Dans la salle socioculturelle de Saint-Pierre-lès-Nemours, on continue d'accueillir de nouveaux sinistrés. La logistique est en place, avec sa cantine, ses couchages, sa permanence médicale et même son agent d'assurance qui fait le point sur l'étendue des dégâts. Une vieille dame unijambiste, seule sur un lit de camp, se fait philosophe : «J'avais un dégât des eaux chez moi. Maintenant, le propriétaire va être obligé de réparer.» Elle dit qu'elle n'a pas tout perdu : «Mon seul souvenir, il est à Metz. C'est mon fils.» Autour d'elle, les gens semblent prendre leur mal en patience. En début d'après-midi, la sono laisse échapper ses premières notes de musique, avec Libertine sur Nostalgie. Un homme distribue des jeux de cartes. La première partie de belote peut commencer.

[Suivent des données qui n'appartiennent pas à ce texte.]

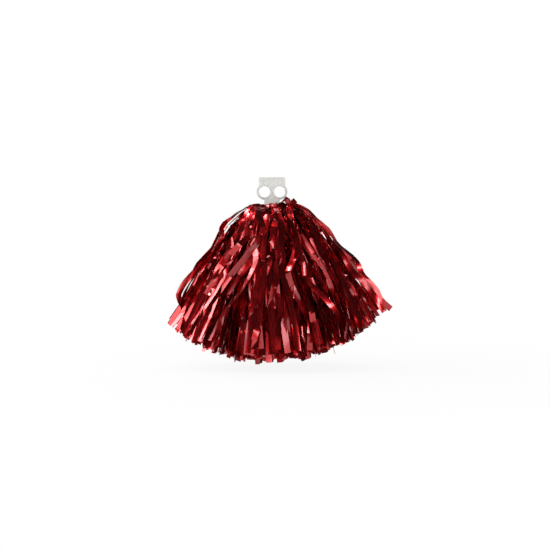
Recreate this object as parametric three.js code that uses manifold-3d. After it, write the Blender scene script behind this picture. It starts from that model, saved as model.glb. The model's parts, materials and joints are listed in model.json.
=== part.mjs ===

(1) Le maire de Souppes-sur-Loing, Pierre Babut, dément catégoriquement que la municipalité ait fait payer les bouteilles d'eau à ses administrés. Il explique en outre que la présence d'animaux a en effet posé un problème un moment dans l'école du Boulay, mais que la situation s'est améliorée quand chiens et chats ont été réorientés vers un chenil.